К сожалению, совершенно иного взгляда придерживался Стишинский. Как по присущей ему добросовестности, так и по врожденному у него отсутствию способности заглянуть сколько-нибудь вперед и предусмотреть ход событий, ему представлялось, что каждая статья проекта уже завтра превратится в закон и, во всяком случае, не подлежит ни малейшему изменению. На передачу выработанных проектов на обсуждение местных людей он смотрел как на формальность, от которой лично охотно бы отказался. Возможности изменения заложенных в проекты основных положений он, конечно, совершенно не допускал, но высказать ему мой взгляд на это я лишен был возможности.
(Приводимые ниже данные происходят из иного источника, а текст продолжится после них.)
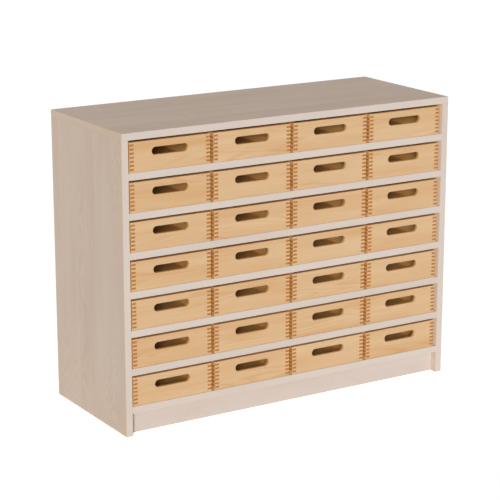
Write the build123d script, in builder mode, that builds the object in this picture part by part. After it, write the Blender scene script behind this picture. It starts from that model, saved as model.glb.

При таких условиях он невольно несколько затягивал окончание работы.
Хотя мы собирались в весьма разнообразном составе для совместной работы в течение всей зимы 1902–1903 гг. не менее трех раз в неделю, причем наши поневоле вечерние — так как день был занят текущей работой — собрания нередко затягивались далеко за полночь, все же к лету 1903 г., т. е. приблизительно через шесть месяцев от начала работ, ничего вполне закончено не было. Были разработаны отдельные части различных проектов, но между собою еще не согласованы. Работы, проведенные Шиловским и Башмаковым, были, можно сказать, в хаотическом состоянии. Объяснительные записки, в особенности постатейные объяснения, также не были еще закончены. Совершенно отсутствовала общая объяснительная записка, разъясняющая в кратких чертах основные положения выработанных проектов и дающая сжатое изложение содержащихся в них отдельных правил.